Take a step back and think through how much you need to spend each year. Adding some additional buffer can lead to a lot less stress further down the line.
Alternatively, planning for too many expenses can leave you with a lot of excess funds. Having too much money at the end of your life allows for larger inheritances to be passed on, so plan according to your situation.
The police aren’t going to come knocking on your door because you decided to retire early. There is no law requiring you to work until a certain age. The only genuine concern when retiring early is will you run out of money? When you choose to retire is a personal choice, left entirely up to you.
Generally, professionals recommend having more money saved the earlier you retire. That is to hedge against fluctuating markets and inflation. Increasing your total amount saved often allows you to have a lower withdrawal rate as well.
That means more of your investments can continue growing while you take less of the profits each year.
Even with the best laid out plans, retiring at 50 can feel challenging. Here are some ways to make it a little easier on you.
You’ve probably figured out by now, the best way to retire early is to increase how much you save. That sounds easier said than done, though.
Here are a few simple ways to improve what you save.
- Stay out of debt – Don’t use credit cards as an extension of your income. If you can’t afford to pay cash for something, don’t buy it. Live by those principles, and you’ll stay debt-free, and it will be easier to reach your retirement goals.
- Create a budget – A budget tells you where you can and can’t spend money. Keep a budget and work saving for retirement into it. With savings as a line item on your budget, you’re more likely to do it regularly, getting you closer to retiring early. Consider using a budgeting app if you don’t like pen and paper.
- Cut back on expenses -As you look at your budget, find areas you can cut back. You may find that you spend more money than you realize. Eating out, shopping sprees, entertainment, and vacations are common areas of overspending. Track your spending and see where you can cut back so you can increase your savings.
Create a plan before you retire so you don’t enter retirement without knowing what you can and can’t spend. If you retire early, you’ll have to continue to be frugal, possibly even more frugal than when you were making money.

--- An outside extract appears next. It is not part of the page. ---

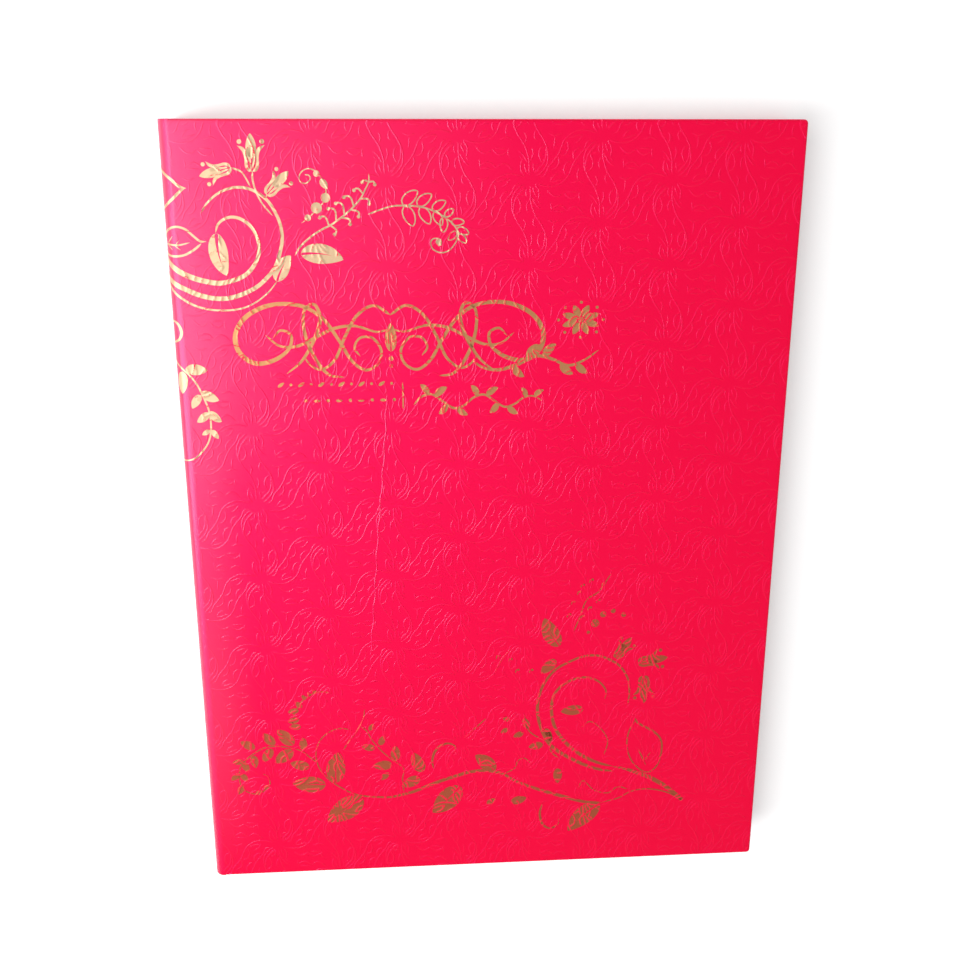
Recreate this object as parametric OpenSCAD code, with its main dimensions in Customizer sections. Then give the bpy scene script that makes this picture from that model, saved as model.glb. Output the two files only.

If you can, pay off your house before you retire, so you don’t have mortgage expenses to consider. If the property taxes where you live are high, consider moving to an area with lower taxes to save more money.
Also, plan your retirement adventures carefully. This isn’t the time to be carefree with your spending. Every purchase and expenditure should be carefully planned.
Retiring early doesn’t mean you can’t work at all. If there’s a business you wanted to pursue or a job you’ve always wanted but knew it wouldn’t pay the bills, now is a great time to pursue it.
If you retired because you didn’t want the stress of your high-paying job any longer, you could supplement your retirement income with money from a lower-paying job, but one you enjoy.
You could even start small side gigs, making a little extra money on the side for you to spend or even put away for your later years when you won’t want to work anymore.
As you plan to retire at 50, make sure you look at your health insurance and healthcare needs. As you age, your healthcare needs typically become more expensive and frequent.
The cost of health insurance could be high and, if not factored into your retirement budget, could derail your efforts to retire early.
With the appropriate planning, retiring at 50 is very achievable. Understand your money habits and continue working to improve them throughout your working career and beyond.
Be sure not to spend more than you make, continue maximizing your retirement savings, and plan for your withdrawal strategy.
If you want to spend less in retirement than you’re currently spending, work on decreasing your expenses as much as possible. Make sure you have a plan for healthcare coverage.
Who knows, you might be able to retire earlier than you think!